§ Exercise details:
Every line that contains the word "part" should be copied out.

§ Rows:
○ ○ ○ ○

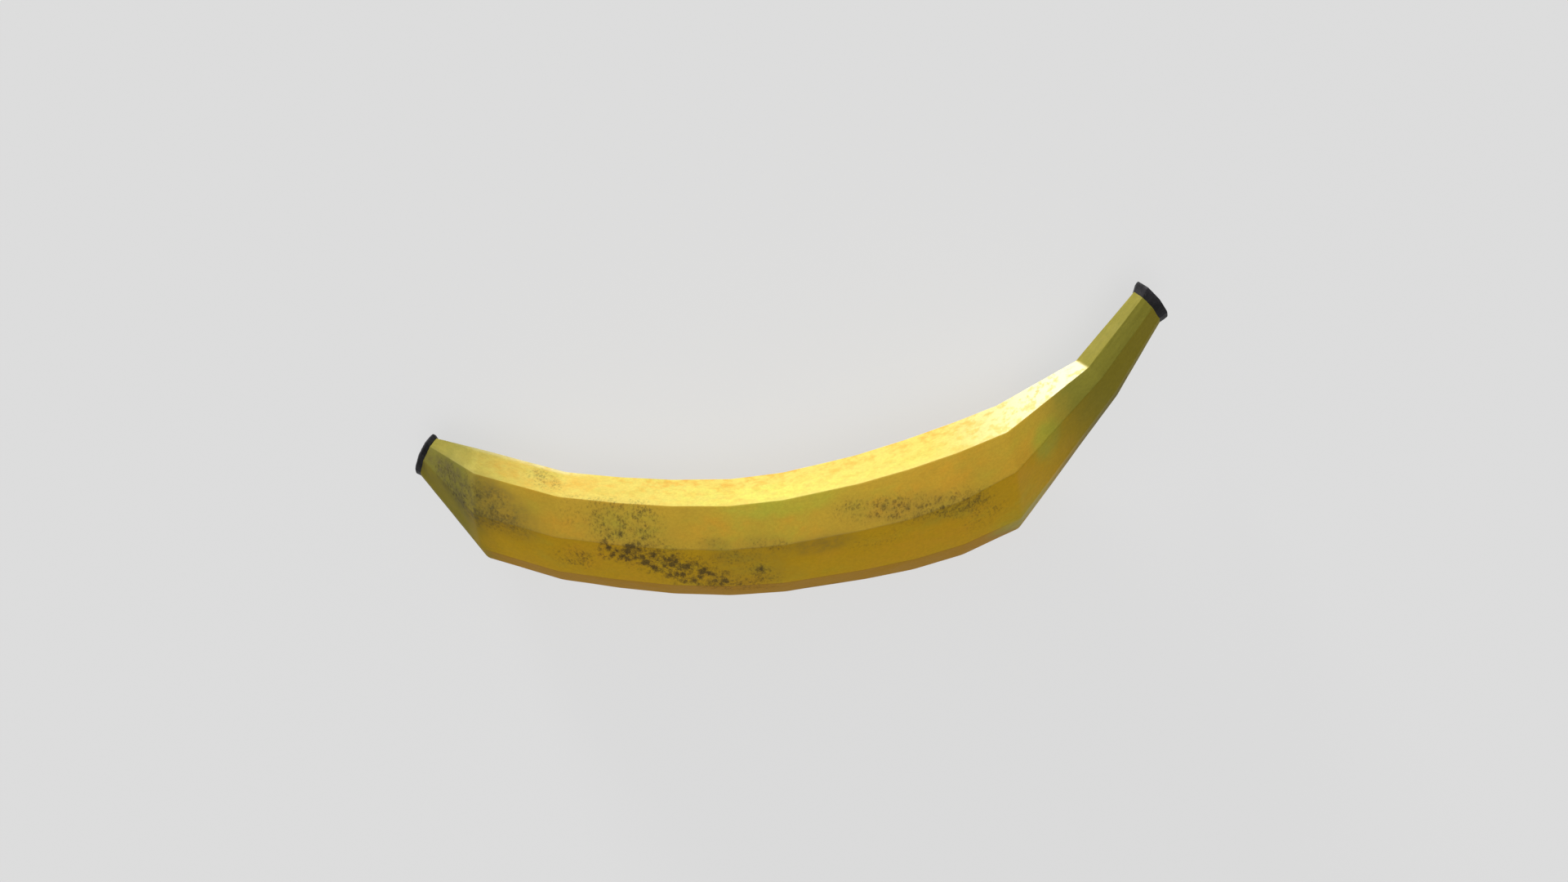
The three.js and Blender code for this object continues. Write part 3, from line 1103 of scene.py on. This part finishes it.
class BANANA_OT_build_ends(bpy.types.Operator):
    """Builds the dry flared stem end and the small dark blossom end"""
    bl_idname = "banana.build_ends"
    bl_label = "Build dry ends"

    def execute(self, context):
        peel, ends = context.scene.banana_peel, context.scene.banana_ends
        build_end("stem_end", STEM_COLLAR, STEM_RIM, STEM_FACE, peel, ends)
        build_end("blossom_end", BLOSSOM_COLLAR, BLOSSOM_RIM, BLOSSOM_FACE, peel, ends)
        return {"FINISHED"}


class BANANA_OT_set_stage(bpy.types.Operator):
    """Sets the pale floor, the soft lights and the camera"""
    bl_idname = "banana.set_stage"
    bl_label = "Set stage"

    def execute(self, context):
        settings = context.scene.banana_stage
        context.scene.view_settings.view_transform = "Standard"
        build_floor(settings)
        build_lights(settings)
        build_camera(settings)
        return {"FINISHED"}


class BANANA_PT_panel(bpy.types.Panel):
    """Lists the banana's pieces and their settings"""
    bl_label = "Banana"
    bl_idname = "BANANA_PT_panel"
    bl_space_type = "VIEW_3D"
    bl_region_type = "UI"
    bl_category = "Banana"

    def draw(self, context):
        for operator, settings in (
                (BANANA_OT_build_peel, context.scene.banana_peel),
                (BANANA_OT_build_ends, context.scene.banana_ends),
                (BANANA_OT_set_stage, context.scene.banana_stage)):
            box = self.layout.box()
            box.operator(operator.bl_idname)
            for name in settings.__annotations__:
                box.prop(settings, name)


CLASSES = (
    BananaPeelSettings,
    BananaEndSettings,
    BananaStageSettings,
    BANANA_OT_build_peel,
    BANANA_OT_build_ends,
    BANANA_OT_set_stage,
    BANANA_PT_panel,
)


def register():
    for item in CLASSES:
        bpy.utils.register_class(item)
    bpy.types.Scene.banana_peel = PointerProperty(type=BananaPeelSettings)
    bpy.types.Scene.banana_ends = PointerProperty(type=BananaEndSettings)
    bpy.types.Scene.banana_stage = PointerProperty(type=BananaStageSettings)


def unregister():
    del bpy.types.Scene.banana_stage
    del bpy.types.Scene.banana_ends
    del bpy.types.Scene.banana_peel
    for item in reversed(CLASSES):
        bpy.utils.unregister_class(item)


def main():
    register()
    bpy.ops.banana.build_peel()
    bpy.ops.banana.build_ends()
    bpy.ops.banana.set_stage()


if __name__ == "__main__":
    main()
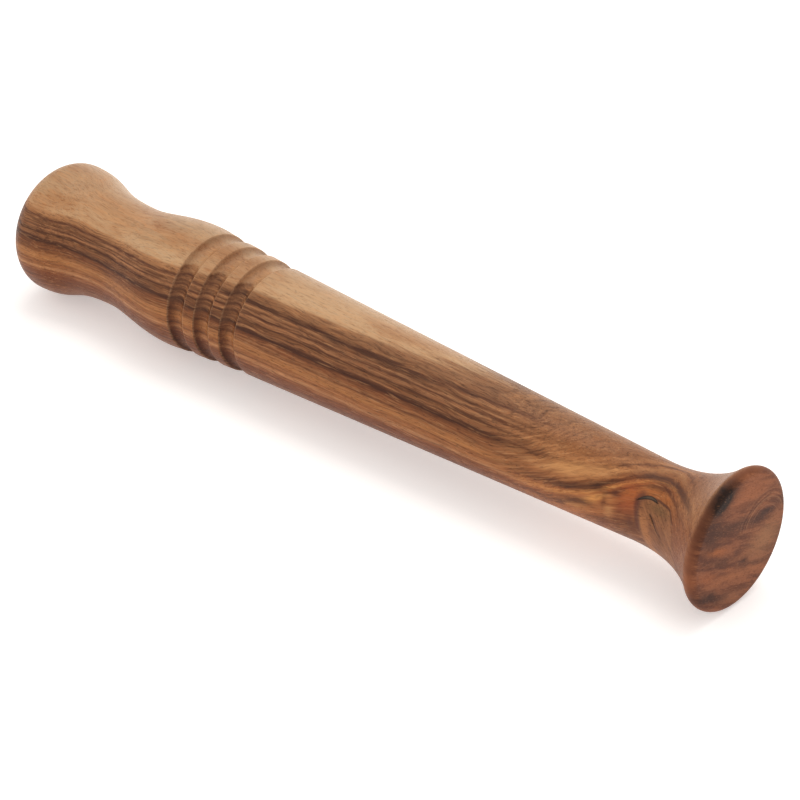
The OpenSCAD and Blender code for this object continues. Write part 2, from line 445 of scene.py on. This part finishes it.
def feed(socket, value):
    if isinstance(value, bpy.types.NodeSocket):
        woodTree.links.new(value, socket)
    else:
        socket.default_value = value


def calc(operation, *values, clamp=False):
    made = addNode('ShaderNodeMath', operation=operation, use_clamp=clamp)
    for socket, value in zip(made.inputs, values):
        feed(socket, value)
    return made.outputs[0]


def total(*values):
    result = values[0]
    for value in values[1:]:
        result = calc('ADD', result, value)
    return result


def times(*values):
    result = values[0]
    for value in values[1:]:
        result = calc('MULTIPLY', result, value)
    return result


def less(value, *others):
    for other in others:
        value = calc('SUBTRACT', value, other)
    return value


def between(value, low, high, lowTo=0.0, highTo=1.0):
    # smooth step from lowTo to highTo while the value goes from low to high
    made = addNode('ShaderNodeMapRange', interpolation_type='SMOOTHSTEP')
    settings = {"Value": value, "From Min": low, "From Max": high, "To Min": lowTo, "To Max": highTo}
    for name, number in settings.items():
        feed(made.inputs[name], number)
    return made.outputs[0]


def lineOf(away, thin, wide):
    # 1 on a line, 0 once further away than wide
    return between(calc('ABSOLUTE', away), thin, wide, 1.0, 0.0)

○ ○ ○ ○

§ Result of the exercise:
The three.js and Blender code for this object continues. Write part 3, from line 1103 of scene.py on. This part finishes it.
The OpenSCAD and Blender code for this object continues. Write part 2, from line 445 of scene.py on. This part finishes it.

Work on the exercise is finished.